Do lado do Orçamento, ou seja, do Governo, um certo respigo de fim de ciclo. Do lado do PSD, ainda que incipiente e incerto, a hipótese de um recomeço.
O PSD que sair destas eleições não vai encontrar um PS em crescendo. E isso faz toda a diferença.
Ou seja, o PS não é maioritário e conta já com um apreciável desgaste decorrente das exigentes condições em que escolheu governar os últimos quatro anos. Este desgaste acentuar-se-á, por via de um estreitamento do argumentário com que procurou fixar a esquerda mais radical: a ideia de que se o Governo cair, a Esquerda ficará com a responsabilidade de o entregar à Direita. Ora, o manifesto desconforto do PCP e, sobretudo do BE, nas negociações do Orçamento fazem crer que o ónus empunhado por António Costa não será capaz de suster um distanciamento efetivo durante muito tempo.
Acrescem os quase dois anos de natural modorra impostos pela busca de "estabilidade" por parte do presidente da República e a impossibilidade fáctica de dissolução da Assembleia depois da posse do Governo e antes da eleição do presidente.
Este período forçadamente pacífico (salvo desgraças de vulto) pode ser terreno fértil para desconsiderações da Esquerda.
Mas pode também ser uma excelente ocasião para uma lenta inversão no protagonismo relativo do PS e do PSD. Impossibilitado de puxar as carruagens à esquerda, o PS pode ver como saída um deslizar ao centro.
Uma liderança vigorosa do PSD terá aí uma oportunidade de ouro para se afirmar como suporte de referência.
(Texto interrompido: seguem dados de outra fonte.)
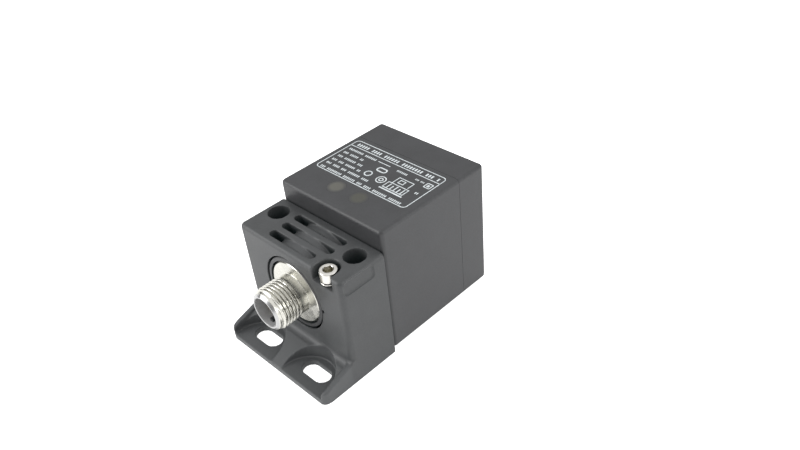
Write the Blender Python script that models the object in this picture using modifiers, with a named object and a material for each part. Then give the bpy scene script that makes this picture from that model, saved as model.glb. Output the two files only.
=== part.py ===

Não como um tripé do todo. Como viga mestra de alguns dossiês.
Esta lógica (futurologista) parece corresponder ao discurso mantido por Rui Rio. Montenegro, a crermos na sua disposição oposicionista pura e simples, terá mais dificuldade em viabilizar esta transição do protagonismo partidário.
A ser assim, talvez Rui Rio pudesse ter-se abstido na votação do OE.